= WRITTEN TASK =
Set down each line from the one containing "Write the build123d" to the one containing "SADDLE_FOOT_Z = 168.0", inclusive, exactly as written and with nothing further.

= DATA EXCERPTS =
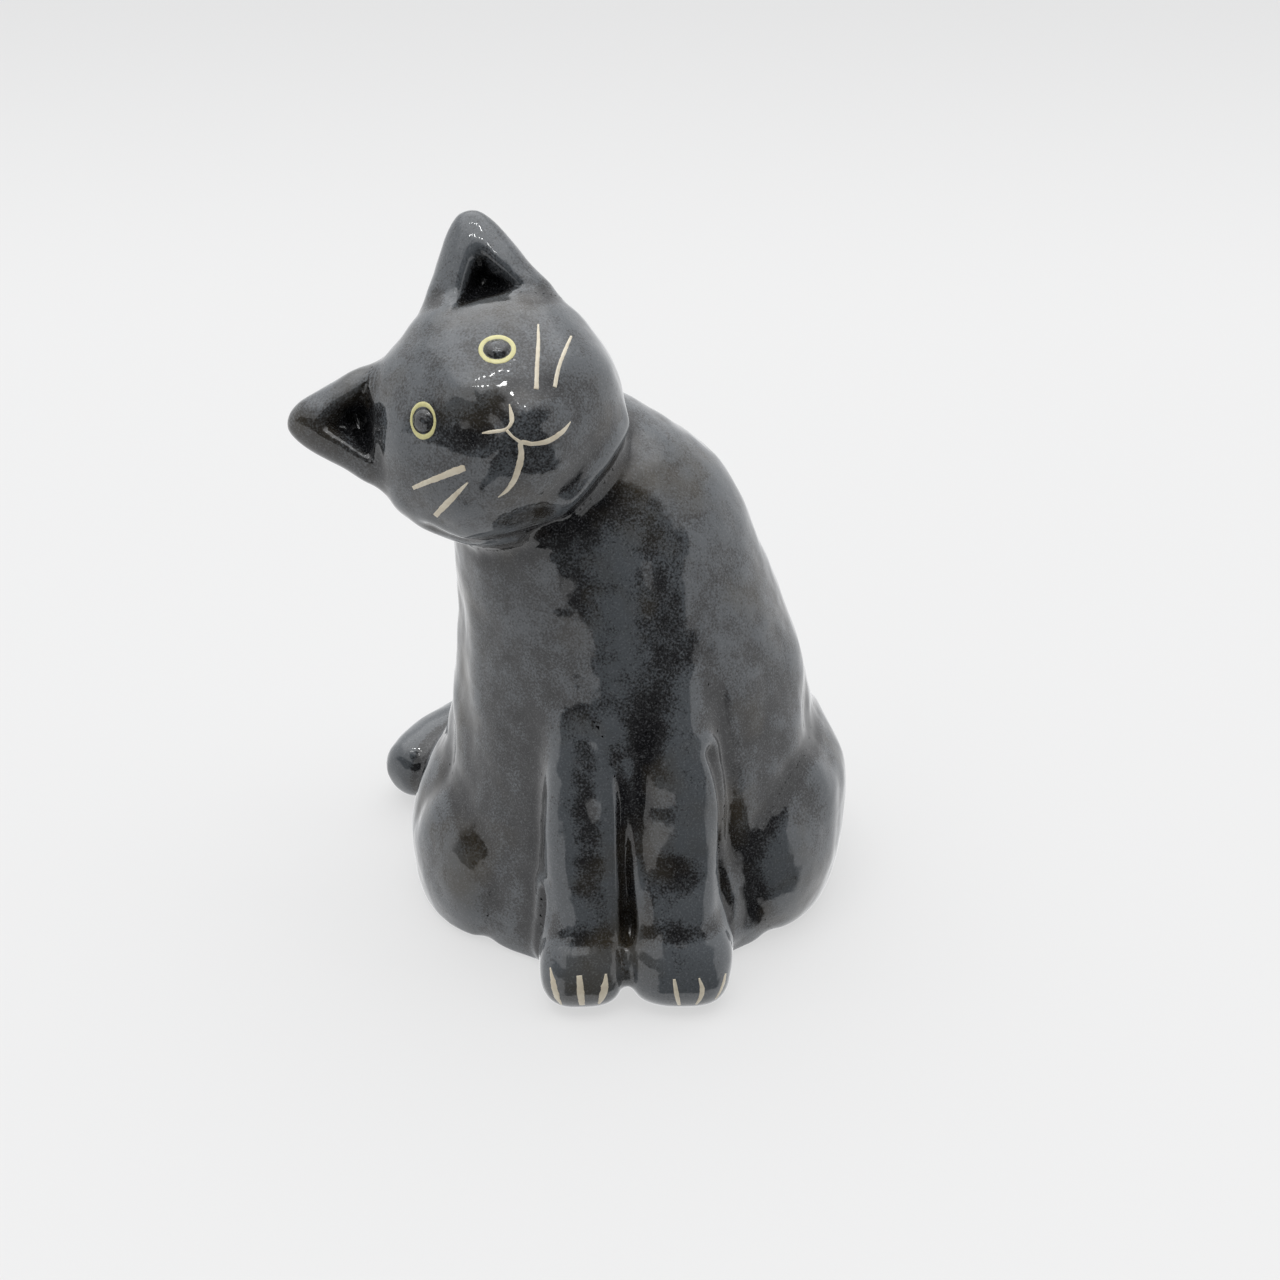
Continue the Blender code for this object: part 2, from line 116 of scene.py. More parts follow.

* * *

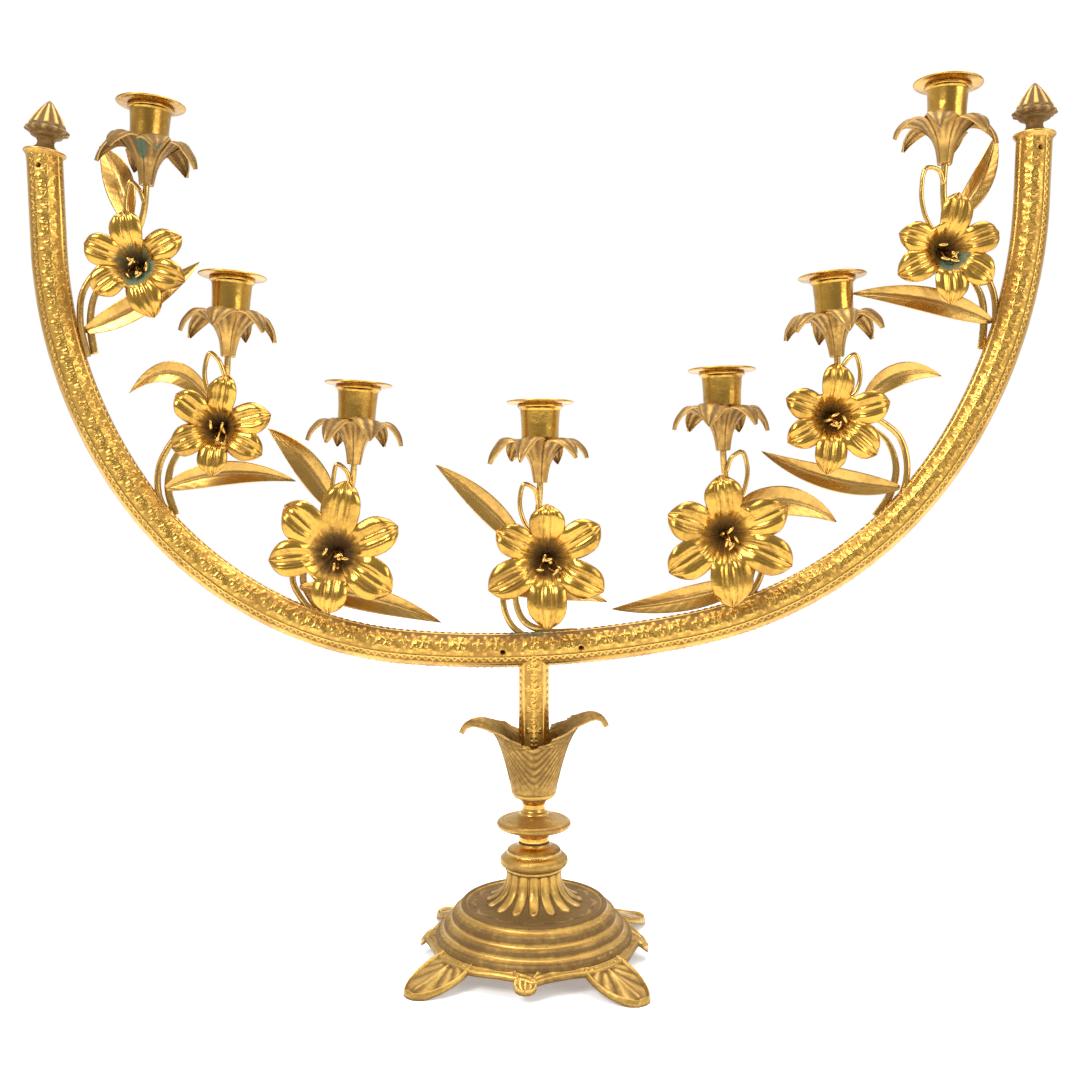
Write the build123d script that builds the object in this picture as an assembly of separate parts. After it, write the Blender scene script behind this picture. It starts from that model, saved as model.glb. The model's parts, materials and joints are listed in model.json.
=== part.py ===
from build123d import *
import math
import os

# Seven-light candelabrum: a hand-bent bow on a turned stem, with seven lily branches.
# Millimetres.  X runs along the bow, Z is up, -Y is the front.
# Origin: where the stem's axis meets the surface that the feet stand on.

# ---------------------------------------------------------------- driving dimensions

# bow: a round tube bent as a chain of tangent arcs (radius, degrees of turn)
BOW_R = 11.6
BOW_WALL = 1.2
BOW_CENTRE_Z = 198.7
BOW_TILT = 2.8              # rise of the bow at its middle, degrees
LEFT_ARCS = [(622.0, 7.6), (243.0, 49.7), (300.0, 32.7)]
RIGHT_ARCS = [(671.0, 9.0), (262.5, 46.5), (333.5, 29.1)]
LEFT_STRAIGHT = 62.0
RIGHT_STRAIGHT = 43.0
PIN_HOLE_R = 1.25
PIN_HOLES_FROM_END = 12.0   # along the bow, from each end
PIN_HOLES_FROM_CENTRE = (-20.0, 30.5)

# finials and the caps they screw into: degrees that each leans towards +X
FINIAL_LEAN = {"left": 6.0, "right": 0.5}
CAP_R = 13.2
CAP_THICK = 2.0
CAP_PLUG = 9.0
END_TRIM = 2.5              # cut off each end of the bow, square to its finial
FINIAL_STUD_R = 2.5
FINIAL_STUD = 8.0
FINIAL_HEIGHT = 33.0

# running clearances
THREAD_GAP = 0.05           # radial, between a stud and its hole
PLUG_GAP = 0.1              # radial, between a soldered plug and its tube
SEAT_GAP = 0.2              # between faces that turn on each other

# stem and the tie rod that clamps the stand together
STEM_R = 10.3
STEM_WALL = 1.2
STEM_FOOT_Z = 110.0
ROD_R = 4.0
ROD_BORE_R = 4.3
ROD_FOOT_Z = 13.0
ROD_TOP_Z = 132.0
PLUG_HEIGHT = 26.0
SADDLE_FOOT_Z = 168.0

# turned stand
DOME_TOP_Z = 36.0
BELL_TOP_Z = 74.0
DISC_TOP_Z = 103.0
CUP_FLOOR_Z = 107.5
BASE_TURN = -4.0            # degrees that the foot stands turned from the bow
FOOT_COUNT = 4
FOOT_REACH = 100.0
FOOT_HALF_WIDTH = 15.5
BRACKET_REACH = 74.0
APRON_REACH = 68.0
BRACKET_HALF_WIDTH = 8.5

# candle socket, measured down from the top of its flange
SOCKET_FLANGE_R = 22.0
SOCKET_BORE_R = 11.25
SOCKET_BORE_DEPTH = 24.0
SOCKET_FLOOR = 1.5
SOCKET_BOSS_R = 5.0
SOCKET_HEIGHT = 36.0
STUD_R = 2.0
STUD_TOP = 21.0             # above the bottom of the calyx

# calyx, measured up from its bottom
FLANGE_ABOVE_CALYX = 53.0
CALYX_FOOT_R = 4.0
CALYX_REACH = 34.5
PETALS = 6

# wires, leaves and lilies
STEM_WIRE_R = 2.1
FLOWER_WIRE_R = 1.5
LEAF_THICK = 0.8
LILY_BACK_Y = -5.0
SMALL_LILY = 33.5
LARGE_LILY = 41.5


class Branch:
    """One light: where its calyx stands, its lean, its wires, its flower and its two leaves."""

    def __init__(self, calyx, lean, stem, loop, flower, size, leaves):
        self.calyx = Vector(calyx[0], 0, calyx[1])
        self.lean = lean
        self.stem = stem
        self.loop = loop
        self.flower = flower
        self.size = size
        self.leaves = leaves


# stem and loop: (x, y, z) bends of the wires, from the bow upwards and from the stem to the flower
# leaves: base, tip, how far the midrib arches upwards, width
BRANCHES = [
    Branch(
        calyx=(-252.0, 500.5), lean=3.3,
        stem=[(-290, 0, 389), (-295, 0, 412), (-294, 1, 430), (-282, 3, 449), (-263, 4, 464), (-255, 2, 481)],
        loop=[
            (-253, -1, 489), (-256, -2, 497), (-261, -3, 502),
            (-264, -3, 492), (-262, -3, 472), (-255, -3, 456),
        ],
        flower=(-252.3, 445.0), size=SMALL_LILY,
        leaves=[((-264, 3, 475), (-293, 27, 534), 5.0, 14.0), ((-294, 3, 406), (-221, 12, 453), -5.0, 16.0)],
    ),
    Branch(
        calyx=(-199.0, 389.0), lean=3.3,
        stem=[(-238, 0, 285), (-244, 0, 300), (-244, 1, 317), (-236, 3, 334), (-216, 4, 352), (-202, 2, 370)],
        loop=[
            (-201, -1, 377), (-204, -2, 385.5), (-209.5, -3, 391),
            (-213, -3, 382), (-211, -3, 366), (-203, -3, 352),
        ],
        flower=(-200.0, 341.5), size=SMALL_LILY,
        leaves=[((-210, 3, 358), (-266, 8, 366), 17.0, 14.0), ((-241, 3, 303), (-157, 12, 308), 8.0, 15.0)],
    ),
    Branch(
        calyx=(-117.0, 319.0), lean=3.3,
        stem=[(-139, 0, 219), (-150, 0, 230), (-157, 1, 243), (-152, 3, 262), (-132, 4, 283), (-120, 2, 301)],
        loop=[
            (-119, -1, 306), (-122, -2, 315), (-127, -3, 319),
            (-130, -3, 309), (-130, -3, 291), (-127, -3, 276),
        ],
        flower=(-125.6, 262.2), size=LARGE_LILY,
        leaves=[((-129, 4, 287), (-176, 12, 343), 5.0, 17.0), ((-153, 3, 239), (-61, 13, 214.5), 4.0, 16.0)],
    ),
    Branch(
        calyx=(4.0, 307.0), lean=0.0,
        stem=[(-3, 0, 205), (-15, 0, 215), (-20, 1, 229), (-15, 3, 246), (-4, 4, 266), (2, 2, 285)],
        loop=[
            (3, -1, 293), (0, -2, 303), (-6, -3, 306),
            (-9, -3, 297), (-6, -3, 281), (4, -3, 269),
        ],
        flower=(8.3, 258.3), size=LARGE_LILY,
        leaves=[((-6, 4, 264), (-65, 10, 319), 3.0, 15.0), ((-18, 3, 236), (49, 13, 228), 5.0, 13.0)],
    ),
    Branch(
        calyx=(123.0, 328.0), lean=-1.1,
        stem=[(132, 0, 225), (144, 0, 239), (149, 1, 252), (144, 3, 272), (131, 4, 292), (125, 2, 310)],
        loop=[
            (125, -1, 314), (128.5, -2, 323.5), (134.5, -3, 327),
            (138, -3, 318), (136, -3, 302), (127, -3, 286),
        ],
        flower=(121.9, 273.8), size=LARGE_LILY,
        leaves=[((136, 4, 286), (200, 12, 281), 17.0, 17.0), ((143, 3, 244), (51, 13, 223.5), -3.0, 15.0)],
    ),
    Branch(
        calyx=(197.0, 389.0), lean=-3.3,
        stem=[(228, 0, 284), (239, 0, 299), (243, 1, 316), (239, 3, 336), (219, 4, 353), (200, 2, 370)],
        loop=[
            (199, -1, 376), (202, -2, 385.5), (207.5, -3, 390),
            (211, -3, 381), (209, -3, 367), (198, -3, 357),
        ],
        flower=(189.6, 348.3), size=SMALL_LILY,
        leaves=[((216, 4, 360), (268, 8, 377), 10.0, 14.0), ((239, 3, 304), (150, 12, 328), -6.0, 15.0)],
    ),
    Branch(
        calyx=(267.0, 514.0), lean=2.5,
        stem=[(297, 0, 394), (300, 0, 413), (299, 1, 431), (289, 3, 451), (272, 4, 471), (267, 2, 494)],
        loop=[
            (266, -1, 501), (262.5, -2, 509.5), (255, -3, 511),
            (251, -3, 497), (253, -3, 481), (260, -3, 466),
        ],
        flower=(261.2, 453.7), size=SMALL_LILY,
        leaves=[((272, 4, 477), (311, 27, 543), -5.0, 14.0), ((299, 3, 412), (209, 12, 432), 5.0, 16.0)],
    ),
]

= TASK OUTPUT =
Write the build123d script that builds the object in this picture as an assembly of separate parts. After it, write the Blender scene script behind this picture. It starts from that model, saved as model.glb. The model's parts, materials and joints are listed in model.json.
=== part.py ===
from build123d import *
import math
import os

# Seven-light candelabrum: a hand-bent bow on a turned stem, with seven lily branches.
# Millimetres.  X runs along the bow, Z is up, -Y is the front.
# Origin: where the stem's axis meets the surface that the feet stand on.

# ---------------------------------------------------------------- driving dimensions

# bow: a round tube bent as a chain of tangent arcs (radius, degrees of turn)
BOW_R = 11.6
BOW_WALL = 1.2
BOW_CENTRE_Z = 198.7
BOW_TILT = 2.8              # rise of the bow at its middle, degrees
LEFT_ARCS = [(622.0, 7.6), (243.0, 49.7), (300.0, 32.7)]
RIGHT_ARCS = [(671.0, 9.0), (262.5, 46.5), (333.5, 29.1)]
LEFT_STRAIGHT = 62.0
RIGHT_STRAIGHT = 43.0
PIN_HOLE_R = 1.25
PIN_HOLES_FROM_END = 12.0   # along the bow, from each end
PIN_HOLES_FROM_CENTRE = (-20.0, 30.5)

# finials and the caps they screw into: degrees that each leans towards +X
FINIAL_LEAN = {"left": 6.0, "right": 0.5}
CAP_R = 13.2
CAP_THICK = 2.0
CAP_PLUG = 9.0
END_TRIM = 2.5              # cut off each end of the bow, square to its finial
FINIAL_STUD_R = 2.5
FINIAL_STUD = 8.0
FINIAL_HEIGHT = 33.0

# running clearances
THREAD_GAP = 0.05           # radial, between a stud and its hole
PLUG_GAP = 0.1              # radial, between a soldered plug and its tube
SEAT_GAP = 0.2              # between faces that turn on each other

# stem and the tie rod that clamps the stand together
STEM_R = 10.3
STEM_WALL = 1.2
STEM_FOOT_Z = 110.0
ROD_R = 4.0
ROD_BORE_R = 4.3
ROD_FOOT_Z = 13.0
ROD_TOP_Z = 132.0
PLUG_HEIGHT = 26.0
SADDLE_FOOT_Z = 168.0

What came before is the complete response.